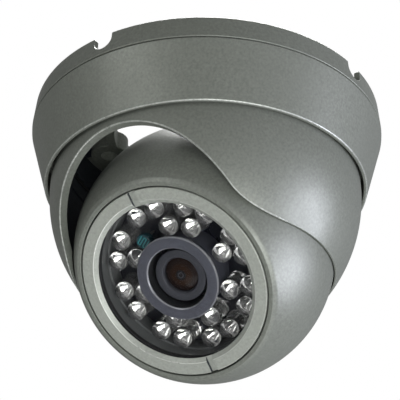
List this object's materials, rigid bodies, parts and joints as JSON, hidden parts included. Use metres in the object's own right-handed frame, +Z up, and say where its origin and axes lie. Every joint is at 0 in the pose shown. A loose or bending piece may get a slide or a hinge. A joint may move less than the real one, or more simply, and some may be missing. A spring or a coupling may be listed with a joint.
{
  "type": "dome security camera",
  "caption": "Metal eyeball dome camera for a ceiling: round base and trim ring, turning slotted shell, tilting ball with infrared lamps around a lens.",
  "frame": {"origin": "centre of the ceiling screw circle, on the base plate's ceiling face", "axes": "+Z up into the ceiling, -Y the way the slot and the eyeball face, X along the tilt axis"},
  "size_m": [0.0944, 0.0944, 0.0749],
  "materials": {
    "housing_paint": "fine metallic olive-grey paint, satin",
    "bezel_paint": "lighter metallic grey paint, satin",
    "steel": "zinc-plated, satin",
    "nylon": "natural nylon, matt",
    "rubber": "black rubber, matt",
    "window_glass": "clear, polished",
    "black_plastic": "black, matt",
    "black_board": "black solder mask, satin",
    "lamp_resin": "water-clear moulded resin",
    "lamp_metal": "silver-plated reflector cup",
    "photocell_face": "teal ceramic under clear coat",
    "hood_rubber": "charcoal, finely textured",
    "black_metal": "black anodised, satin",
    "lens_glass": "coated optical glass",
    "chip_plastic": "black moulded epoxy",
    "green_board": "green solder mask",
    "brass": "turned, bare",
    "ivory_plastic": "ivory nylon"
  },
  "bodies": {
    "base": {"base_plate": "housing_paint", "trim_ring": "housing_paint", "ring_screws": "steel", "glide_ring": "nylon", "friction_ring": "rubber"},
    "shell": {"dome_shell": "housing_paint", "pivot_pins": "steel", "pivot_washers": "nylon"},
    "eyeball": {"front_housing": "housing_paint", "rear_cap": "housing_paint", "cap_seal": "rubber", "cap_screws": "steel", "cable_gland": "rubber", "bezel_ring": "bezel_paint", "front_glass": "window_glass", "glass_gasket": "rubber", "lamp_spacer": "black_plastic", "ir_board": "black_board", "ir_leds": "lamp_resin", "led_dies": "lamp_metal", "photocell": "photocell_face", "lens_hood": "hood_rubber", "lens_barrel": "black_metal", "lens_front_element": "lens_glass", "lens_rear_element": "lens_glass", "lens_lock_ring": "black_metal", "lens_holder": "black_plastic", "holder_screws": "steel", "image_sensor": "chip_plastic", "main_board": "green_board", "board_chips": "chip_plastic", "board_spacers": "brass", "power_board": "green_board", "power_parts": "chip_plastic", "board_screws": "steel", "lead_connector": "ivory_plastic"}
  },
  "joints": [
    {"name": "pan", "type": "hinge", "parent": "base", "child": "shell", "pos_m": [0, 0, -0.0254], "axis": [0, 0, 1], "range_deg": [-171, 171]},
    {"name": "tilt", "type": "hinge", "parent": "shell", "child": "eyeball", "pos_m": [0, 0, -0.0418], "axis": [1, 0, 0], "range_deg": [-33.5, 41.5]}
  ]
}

──────────

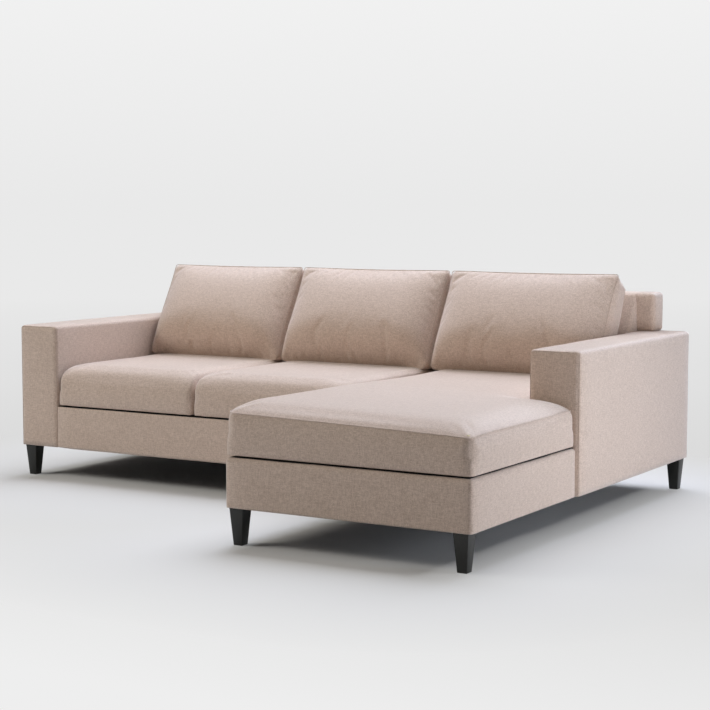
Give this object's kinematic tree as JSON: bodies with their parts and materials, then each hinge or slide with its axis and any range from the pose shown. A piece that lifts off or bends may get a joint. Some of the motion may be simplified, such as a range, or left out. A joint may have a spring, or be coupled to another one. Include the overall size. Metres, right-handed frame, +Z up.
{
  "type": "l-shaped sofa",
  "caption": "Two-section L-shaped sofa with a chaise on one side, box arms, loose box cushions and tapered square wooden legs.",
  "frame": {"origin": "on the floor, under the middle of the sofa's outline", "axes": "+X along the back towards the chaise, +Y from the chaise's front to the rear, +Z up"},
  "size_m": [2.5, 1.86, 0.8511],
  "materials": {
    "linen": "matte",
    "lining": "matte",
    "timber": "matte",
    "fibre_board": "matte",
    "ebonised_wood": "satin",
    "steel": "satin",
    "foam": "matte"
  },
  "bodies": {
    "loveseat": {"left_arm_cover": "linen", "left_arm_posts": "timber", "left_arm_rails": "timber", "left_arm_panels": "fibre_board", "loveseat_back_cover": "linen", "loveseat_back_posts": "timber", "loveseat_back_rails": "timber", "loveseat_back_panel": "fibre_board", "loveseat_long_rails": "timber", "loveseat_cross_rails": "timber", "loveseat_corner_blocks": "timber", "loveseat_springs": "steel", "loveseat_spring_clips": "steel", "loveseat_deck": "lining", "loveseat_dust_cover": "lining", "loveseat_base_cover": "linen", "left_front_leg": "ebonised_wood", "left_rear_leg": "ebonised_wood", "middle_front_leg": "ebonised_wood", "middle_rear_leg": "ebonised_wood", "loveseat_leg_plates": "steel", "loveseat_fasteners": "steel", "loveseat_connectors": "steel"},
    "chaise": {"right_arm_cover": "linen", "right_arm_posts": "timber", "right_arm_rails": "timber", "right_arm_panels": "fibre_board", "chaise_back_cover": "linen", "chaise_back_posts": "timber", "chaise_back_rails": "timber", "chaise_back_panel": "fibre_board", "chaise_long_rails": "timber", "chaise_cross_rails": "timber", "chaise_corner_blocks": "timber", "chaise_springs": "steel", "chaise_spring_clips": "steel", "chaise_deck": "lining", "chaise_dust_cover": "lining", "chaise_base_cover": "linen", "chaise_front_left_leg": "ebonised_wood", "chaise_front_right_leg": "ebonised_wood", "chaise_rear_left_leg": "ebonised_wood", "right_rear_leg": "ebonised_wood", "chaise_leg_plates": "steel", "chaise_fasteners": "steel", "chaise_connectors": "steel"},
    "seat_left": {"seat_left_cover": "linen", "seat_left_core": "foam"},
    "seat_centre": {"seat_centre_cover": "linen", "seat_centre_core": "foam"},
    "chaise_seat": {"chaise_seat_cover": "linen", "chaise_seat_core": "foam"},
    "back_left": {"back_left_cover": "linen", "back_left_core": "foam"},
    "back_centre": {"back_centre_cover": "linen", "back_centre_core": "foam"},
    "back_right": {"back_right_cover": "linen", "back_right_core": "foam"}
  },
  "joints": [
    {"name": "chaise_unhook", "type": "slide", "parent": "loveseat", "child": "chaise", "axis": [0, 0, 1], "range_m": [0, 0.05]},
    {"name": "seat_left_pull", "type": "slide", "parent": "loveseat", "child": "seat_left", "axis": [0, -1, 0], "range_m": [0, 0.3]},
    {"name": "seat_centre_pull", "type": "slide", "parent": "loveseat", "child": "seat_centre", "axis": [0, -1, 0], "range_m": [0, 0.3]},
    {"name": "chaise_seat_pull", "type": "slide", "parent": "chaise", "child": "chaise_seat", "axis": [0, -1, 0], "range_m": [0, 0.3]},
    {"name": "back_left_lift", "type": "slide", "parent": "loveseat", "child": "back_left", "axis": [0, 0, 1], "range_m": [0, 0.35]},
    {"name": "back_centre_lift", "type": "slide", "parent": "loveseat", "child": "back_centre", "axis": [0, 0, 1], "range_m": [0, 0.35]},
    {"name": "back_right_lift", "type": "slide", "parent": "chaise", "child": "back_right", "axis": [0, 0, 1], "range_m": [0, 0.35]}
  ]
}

──────────

> _Exercise aim_:
Review the material and copy each line in which the word "from" appears.

> _Solution to this exercise_:
Give this object's kinematic tree as JSON: bodies with their parts and materials, then each hinge or slide with its axis and any range from the pose shown. A piece that lifts off or bends may get a joint. Some of the motion may be simplified, such as a range, or left out. A joint may have a spring, or be coupled to another one. Include the overall size. Metres, right-handed frame, +Z up.
  "frame": {"origin": "on the floor, under the middle of the sofa's outline", "axes": "+X along the back towards the chaise, +Y from the chaise's front to the rear, +Z up"},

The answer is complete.